Le riforme degli Emirati Arabi: un ministero per la Felicità

A cui seguirà anche un ministero per la Tolleranza. Perché, nonostante le palesi violazioni dei diritti civili, essere felici è una questione di Stato

Un ministro per la Felicità. E già che ci siamo, uno per la Tolleranza. Potrebbe sembrare uno dei progetti di Matteo Renzi, ma non lo è. Succede negli Emirati Arabi Uniti (Dubai, Abu Dhabi e altri meno conosciuti). Ma la decisione ha più il sapore dello slogan che della svolta storica.

Perché? Prima di tutto, l’idea è venuta allo sceicco Mohammed bin Rashid Al Maktoum, nel quadro di un riassestamento del governo.

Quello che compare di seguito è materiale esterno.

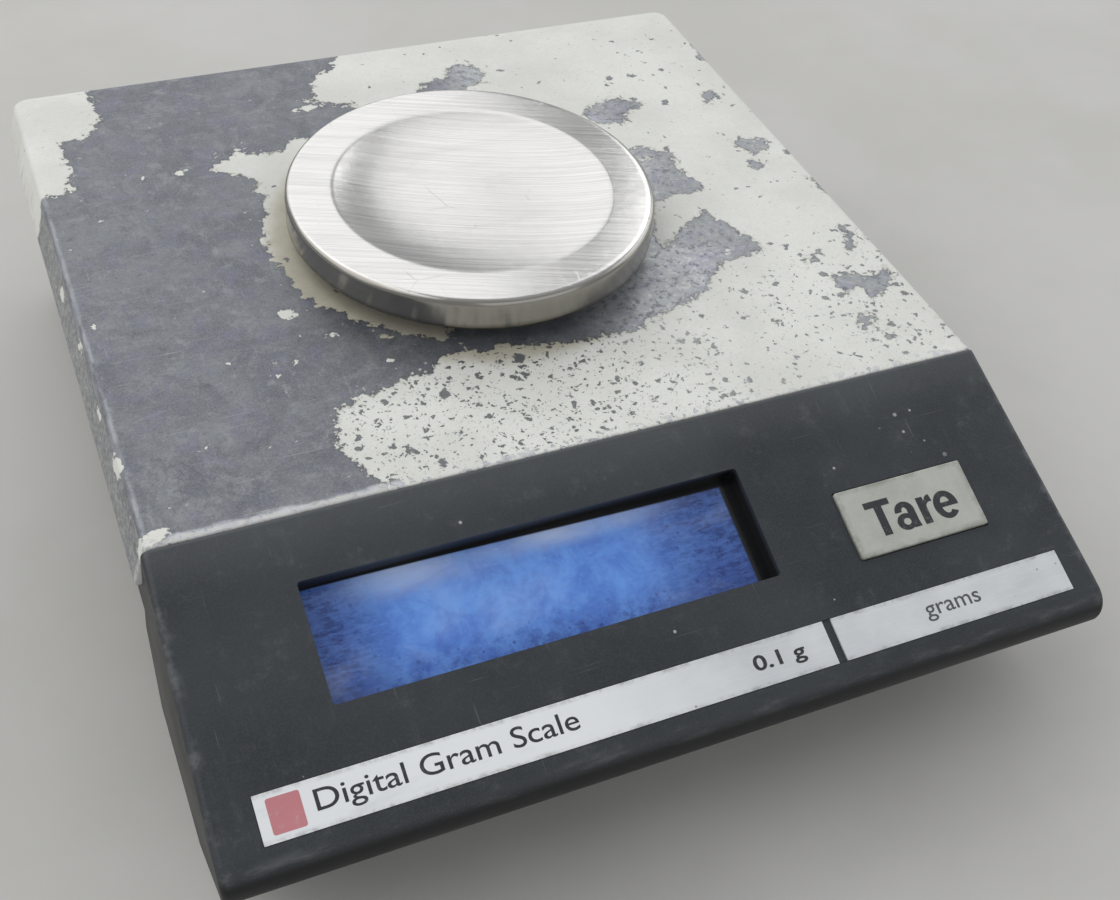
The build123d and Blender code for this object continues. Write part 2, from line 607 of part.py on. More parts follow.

L’obiettivo è ambizioso: creare una policy per la soddisfazione sociale e promuovere la tolleranza come valore fondamentale. “È l’inizio di un nuovo viaggio e un dono per il popolo”, ha scritto in un post in arabo.

Poi perché gli Emirati Arabi, che pure si vantano di molte cose (l’edificio più alto al mondo, ad esempio) e che, al momento, è uno dei catalizzatori per giovani lavoratori di talento nell’area (con ottime prospettive di guadagno – meno di godersi il clima) hanno qualche problema con i diritti civili, vecchia questione che solo qualche barboso occidentale continua a ricordare. Gran parte dei lavoratori immigrati sono sottopagati, ad esempio. L’omosessualità è proibita. Non ci si può baciare in pubblico. La tortura è praticata e incoraggiata, in particolare contro un centinaio di dissidenti che cercavano riforme. Le critiche al governo? Non sono permesse.

Certo, non è detto che la felicità, per essere goduta, debba per forza passare per il godimento dei diritti civili. Però è probabile che averne un po’ aiuti – di sicuro, per l’altro ministero, quello della Tolleranza, una minima revisione delle leggi sull’omosessualità forse è opportuna. Poi, si faccia come vogliono, perché al contrario di quanto diceva Tolstoj, ognuno è felice a modo suo.